(7Letras, Rio de Janeiro, 2023)
“O que se faz com uma experiência que não faz sentido e não pode ser associada a qualquer outra? Uma experiência que nem ao menos pode ser compartilhada.”
“A verdadeira comunhão. O corpo não mais fronteira entre o eu e o mundo, mas ligação com outro corpo e dali com o mundo, corpo terra de ninguém, região difusa em que os limites do eu se dissolvem.”
“Quem perde o corpo, perde todos os direitos. A sociedade só reconhece corpos. Esta é uma conclusão óbvia, mas só agora Gregório se dá conta do quanto é violenta.”
“Depois de algum tempo será raro encontrar alguém que não conheça pelo menos um amigo que tem um primo que já esteve em Alfa Centauro ou já foi um canguru.”
Não é de hoje que a literatura brasileira aborda a alteridade animal. A tradição inclui desde a inocente conversa entre burros promovida por Machado de Assis numa crônica sobre a eletrificação dos bondes até a vertiginosa troca de olhares entre uma mulher e um búfalo criada por Clarice Lispector.
Neste A Hora do Gato, porém, João Paulo Vaz embaralha de vez as noções de humanidade e animalidade – não por acaso oito anos depois de ter ousado “atualizar” a metamorfose kafkiana em seu primeiro romance, Greg Sam.
Com imaginação e humor, o autor nos envolve em uma narrativa tão surpreendente quanto verossímil.
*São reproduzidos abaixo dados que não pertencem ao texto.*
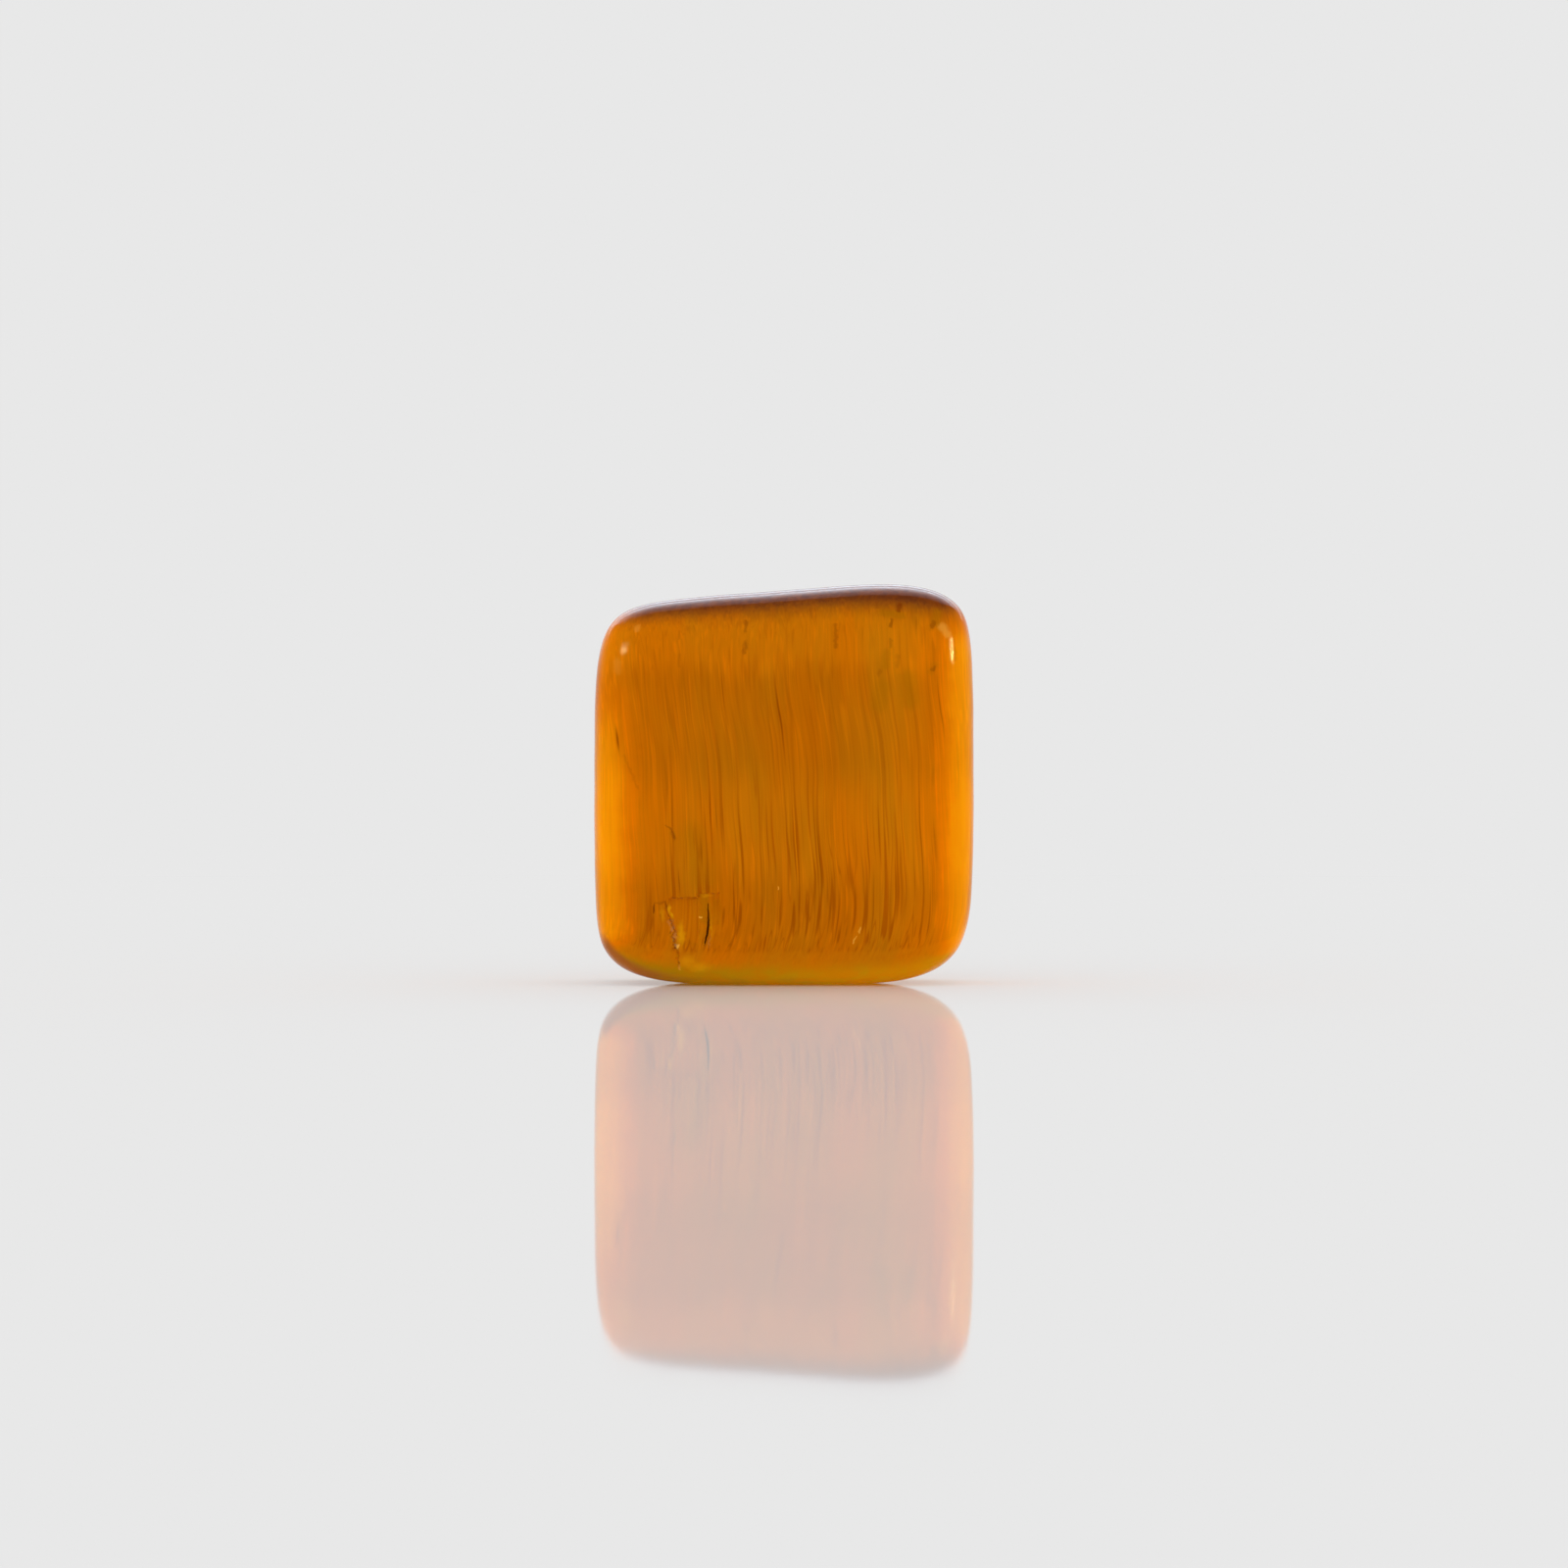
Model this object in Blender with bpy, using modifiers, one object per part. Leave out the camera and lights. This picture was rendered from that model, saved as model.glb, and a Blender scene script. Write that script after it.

A partir de um pressuposto inusitado, marca dos contos premiados de Vaz, acompanhamos a trajetória de Gregório, um homem que, ao completar 60 anos, vive o desalento e a solidão, além do fantasma de um pacto feito na infância com o irmão morto pela covid.
Graças à linguagem precisa e ágil como um gato, o leitor consegue sentir na pele (e no pelo) do personagem o seu duplo deslocamento: pela cidade do Rio de Janeiro, que também se metamorfoseia, e por outra forma de existir no mundo.